I saw that the factor 3 is considered white, so I'd guess that the octaves are completely ignored? --Xenwolf (talk) 20:37, 31 October 2018 (UTC)

Octaves are clear, or ca for short. TallKite (talk) 07:46, 22 November 2018 (UTC)

Suggestions past lavender

13a is neutral, and so purplish (much like 11a's lavender and the purple coming from equating rry1 and zzg3). Now there aren't many colours with a "th" in them, so I had to cheat a bit here. 13o is heather (I know it doesn't begin "th", but it'll have to do), 13u is thistle.

17a is close to ya, but slightly wider than yo and narrower than gu. Therefore, it needs colours that are slightly orange-yellow and slightly blue-green. 17o is sea, 17u is saffron.

19a is similar to 17a, and so needs similar colours. 19o is new leaf (probably should change to avoid clashing with nu, but I can't think of anything else), while 19u is nectarine. -- Jerdle (talk) 17:33, 20 October 2019 (UTC)

These colors would work, except new leaf does clash with nu.
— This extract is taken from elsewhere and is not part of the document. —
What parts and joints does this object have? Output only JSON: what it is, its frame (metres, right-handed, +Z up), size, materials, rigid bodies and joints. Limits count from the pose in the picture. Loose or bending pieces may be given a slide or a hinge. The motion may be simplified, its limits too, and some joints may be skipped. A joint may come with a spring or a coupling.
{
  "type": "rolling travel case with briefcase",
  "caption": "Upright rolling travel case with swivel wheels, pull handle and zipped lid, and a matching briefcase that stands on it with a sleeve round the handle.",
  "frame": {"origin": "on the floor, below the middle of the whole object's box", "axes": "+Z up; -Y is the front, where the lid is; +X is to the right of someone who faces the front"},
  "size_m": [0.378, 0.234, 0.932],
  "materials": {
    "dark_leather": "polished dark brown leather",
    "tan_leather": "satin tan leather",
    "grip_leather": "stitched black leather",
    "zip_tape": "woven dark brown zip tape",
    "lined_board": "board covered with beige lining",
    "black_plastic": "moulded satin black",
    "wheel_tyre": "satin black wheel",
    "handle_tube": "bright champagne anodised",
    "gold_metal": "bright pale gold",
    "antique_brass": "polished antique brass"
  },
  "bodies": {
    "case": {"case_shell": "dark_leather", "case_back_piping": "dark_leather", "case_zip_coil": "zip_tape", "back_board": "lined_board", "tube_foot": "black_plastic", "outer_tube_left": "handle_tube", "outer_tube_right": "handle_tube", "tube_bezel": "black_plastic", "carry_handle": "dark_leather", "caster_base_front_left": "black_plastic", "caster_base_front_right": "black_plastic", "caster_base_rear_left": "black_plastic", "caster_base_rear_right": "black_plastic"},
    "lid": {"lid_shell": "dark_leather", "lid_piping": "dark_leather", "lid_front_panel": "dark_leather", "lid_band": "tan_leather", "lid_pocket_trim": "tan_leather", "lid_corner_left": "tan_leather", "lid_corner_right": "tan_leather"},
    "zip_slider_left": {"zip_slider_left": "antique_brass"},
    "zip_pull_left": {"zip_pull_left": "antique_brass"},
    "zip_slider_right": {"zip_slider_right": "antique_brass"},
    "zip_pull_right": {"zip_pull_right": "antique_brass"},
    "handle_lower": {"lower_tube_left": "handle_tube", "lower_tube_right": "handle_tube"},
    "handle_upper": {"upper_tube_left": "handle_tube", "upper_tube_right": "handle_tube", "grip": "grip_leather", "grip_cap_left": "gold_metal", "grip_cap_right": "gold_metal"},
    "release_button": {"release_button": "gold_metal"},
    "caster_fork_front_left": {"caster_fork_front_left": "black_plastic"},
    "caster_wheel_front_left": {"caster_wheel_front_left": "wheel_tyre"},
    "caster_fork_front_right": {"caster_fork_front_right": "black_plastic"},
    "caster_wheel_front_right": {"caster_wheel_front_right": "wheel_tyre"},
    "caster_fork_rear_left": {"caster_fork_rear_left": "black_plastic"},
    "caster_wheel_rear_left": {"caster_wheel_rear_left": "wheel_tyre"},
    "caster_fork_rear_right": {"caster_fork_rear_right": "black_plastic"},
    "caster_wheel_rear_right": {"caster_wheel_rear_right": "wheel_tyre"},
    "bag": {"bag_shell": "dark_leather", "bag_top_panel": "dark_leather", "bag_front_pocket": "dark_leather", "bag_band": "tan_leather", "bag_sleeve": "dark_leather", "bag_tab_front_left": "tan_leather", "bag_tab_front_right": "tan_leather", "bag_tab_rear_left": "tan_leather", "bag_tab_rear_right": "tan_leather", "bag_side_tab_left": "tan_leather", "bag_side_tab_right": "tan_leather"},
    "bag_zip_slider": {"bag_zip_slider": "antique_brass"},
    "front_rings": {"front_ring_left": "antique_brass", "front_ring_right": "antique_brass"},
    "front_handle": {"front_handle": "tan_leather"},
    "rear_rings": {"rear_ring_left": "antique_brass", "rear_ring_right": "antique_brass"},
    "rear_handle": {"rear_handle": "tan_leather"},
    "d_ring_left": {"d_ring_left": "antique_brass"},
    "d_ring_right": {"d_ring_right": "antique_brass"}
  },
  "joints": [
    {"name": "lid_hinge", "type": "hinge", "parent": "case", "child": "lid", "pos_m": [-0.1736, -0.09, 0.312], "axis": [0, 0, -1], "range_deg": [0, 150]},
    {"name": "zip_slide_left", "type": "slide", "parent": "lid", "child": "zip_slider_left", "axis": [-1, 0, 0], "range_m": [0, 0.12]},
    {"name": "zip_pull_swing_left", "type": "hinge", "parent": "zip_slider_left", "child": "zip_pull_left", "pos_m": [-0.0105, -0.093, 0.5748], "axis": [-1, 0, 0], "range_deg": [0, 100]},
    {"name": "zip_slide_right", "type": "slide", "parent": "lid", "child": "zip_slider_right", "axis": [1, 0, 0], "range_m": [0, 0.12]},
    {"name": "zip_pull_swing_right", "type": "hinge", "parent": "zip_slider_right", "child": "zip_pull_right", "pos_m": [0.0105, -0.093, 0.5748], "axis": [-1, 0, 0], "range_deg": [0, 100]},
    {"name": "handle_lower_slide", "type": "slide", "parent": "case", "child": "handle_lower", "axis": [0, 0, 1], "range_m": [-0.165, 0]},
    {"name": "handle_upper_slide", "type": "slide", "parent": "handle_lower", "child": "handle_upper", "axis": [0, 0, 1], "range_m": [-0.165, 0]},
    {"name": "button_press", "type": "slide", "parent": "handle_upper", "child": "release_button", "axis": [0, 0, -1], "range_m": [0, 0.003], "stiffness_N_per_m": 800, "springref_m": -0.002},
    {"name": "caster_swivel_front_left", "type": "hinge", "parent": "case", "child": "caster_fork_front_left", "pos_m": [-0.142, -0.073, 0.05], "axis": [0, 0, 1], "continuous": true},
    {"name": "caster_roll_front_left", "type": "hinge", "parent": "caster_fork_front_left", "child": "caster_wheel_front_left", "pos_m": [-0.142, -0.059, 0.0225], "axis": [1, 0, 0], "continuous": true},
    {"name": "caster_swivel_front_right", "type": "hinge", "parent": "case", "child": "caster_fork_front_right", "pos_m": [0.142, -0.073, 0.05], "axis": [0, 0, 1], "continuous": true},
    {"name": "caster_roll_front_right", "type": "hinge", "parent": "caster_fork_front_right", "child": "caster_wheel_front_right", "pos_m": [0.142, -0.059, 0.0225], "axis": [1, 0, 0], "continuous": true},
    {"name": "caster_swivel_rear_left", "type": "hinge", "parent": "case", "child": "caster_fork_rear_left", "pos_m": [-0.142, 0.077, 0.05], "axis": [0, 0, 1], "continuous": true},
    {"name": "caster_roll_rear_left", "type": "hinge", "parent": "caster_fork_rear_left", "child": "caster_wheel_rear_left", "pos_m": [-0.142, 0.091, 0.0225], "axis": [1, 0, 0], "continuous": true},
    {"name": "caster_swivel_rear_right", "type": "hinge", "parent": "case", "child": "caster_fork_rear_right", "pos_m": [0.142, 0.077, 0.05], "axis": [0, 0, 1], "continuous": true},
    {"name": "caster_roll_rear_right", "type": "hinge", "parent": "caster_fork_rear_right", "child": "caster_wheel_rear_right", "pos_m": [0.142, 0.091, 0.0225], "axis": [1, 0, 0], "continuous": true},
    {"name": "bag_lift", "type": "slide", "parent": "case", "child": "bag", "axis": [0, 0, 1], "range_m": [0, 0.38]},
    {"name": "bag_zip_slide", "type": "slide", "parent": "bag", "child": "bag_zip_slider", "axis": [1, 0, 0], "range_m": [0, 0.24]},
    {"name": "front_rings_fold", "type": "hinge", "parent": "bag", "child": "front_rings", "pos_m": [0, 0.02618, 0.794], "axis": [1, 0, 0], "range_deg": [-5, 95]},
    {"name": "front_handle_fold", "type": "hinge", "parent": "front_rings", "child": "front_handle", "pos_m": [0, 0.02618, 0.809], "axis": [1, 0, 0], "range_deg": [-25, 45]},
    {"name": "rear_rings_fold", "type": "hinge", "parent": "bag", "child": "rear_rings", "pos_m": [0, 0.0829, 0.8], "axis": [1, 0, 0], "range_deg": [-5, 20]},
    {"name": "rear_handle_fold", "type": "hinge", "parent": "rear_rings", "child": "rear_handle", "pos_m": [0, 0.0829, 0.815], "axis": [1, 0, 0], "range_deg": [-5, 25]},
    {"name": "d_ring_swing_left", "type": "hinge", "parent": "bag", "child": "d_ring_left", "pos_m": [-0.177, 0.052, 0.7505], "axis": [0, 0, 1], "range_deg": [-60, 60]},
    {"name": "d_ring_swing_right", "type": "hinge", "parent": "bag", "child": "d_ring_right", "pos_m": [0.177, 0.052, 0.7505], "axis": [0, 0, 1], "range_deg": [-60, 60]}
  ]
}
And sea sounds too much like the note C. Nectarine-sea is 19u17o, and nectarine C is 19uC. --TallKite (talk) 20:16, 21 October 2019 (UTC)
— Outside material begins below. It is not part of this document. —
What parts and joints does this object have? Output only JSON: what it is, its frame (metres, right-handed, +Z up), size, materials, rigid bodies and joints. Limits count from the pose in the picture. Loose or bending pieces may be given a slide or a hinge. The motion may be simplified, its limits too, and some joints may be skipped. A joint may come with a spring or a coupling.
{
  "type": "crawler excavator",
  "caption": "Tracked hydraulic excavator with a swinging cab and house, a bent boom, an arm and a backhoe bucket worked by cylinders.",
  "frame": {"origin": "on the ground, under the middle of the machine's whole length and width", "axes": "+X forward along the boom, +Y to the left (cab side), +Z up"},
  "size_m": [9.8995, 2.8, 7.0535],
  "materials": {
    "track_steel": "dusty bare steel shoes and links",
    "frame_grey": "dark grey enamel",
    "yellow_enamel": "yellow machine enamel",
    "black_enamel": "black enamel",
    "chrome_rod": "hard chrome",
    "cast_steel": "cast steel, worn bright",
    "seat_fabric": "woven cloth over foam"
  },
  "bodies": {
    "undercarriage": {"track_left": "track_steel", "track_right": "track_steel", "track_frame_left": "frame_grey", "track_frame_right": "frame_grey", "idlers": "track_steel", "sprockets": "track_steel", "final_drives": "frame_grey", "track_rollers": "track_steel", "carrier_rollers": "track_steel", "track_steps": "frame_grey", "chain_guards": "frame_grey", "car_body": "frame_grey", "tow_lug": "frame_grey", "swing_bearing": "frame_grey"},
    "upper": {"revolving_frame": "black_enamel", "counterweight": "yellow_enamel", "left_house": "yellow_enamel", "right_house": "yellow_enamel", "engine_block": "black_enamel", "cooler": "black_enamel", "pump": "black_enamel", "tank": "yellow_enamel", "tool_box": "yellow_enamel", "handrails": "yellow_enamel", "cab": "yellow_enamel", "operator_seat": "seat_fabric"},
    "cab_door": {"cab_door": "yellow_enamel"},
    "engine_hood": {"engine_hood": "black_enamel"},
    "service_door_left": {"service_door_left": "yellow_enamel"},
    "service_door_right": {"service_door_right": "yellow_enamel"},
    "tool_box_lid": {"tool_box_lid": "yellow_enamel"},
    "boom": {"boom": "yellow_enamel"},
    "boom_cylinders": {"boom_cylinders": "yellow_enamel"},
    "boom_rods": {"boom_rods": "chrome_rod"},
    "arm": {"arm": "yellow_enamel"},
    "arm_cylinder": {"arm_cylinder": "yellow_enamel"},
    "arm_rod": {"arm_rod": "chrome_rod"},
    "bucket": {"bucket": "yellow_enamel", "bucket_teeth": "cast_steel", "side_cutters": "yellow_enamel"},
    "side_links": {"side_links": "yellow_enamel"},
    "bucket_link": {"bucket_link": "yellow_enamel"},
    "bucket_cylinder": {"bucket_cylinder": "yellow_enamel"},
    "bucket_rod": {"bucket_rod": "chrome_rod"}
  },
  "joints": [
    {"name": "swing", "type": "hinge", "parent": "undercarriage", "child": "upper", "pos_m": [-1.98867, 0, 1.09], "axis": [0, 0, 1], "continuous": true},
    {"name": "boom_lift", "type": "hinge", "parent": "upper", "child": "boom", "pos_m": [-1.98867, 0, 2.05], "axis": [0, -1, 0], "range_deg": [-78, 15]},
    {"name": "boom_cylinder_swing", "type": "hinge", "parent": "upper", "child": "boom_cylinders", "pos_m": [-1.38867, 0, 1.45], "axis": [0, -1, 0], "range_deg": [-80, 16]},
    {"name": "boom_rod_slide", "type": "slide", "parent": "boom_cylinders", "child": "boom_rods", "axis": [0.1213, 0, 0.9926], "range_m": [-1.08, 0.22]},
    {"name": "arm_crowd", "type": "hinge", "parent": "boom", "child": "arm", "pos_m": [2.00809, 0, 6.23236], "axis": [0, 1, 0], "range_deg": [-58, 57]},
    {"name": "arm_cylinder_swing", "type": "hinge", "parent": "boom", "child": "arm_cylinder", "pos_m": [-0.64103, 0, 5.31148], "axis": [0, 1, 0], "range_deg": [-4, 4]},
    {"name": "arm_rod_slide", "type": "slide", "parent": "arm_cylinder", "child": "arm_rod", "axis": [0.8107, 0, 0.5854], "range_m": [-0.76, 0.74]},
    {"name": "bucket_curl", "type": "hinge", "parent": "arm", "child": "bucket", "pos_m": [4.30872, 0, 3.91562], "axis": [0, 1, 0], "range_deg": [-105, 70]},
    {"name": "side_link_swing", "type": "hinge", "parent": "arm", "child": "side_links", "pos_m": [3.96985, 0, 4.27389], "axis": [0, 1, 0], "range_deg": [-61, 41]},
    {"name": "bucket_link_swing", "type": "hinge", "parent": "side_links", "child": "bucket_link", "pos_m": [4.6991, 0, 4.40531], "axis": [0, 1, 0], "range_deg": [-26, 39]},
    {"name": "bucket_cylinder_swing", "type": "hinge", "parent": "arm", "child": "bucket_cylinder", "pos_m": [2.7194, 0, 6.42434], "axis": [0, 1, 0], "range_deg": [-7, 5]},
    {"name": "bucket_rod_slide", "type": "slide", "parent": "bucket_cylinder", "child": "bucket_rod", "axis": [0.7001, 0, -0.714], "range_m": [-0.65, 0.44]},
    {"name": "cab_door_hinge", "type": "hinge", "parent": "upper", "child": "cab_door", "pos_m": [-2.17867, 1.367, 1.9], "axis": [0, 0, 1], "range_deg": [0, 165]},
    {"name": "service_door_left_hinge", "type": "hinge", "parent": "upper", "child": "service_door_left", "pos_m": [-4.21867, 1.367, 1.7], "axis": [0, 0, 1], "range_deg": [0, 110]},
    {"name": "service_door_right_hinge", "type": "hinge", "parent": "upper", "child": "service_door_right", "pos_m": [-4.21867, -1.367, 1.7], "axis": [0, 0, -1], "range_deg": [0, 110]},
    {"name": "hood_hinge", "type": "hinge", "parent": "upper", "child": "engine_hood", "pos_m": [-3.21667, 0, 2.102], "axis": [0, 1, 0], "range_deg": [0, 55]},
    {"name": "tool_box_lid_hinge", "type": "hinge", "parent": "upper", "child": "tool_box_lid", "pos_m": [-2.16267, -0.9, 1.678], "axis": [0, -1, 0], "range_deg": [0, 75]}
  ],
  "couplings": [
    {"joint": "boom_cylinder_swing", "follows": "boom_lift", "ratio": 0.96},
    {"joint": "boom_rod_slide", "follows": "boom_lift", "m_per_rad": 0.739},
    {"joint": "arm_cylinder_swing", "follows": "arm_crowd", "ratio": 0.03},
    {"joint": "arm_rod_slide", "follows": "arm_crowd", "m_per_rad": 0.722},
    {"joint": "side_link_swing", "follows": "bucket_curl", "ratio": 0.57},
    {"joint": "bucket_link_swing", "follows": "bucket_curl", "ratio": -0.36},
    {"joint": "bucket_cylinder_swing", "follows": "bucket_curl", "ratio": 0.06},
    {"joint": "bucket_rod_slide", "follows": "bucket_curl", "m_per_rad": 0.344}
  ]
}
Haven't found a better 19o, but spring green might work for 17o. --Jerdle (talk) 16:11, 22 October 2019 (UTC)

Subgroups that use non-primes?

How does color notation name subgroups that use non-primes like 2.9.21 if you don't have names like ya, za etc for non-primes? Would saying "wa 2nd plus zo 4th" be okay? IlL (talk) 05:29, 8 July 2020 (UTC)

Good question. I've struggled with this. Your approach seems promising! For 2.9.21 I would say "nowa plus wa 2nd plus zo 4th", to make it explicit that 2 is present and 3 is not. In other words, nowa by itself means 2-limit, and noca by itself means no-twos 3-limit. Then we use your method to add on the non-primes. 3.4 would be noca plus wa 4th. I'm not sure about 4.6, would it be nowaca plus wa 5th plus double wa 8ve? Or maybe nowaca plus wa 5th plus wa 11th?

With 2.9.21, the wa 7th is also a generator, and could replace wa 2nd. The zo 4th could be replaced by the zo 3rd, because 21/(2*9) = 7/6. Or even by the zo 2nd 28/27. There should be a canonical form, so that one subgroup doesn't get two names. Perhaps we could have a convention that the odd limit be as small as possible? And as a tie-breaker, e.g. for w2 vs w7, minimize the degree? Thus 2.9.21 would be nowa plus wa 2nd plus zo 3rd.

2.7.9 would be "za nowa plus wa 2nd". 2.3.7/5 would be "wa plus zogu". No need to say zogu 5th, since any zogu interval could be a generator, as could any ruyo interval. Or perhaps because 2.3.5 is ya not yawa, we can simply call this zogu? --TallKite (talk) 11:55, 22 July 2020 (UTC)

Sev- for 70?

Could sevwo be used for 71, say? I don't think there's any clashes with other names there.

But is it also pronounceable? --Xenwolf (talk) 23:30, 20 December 2020 (UTC)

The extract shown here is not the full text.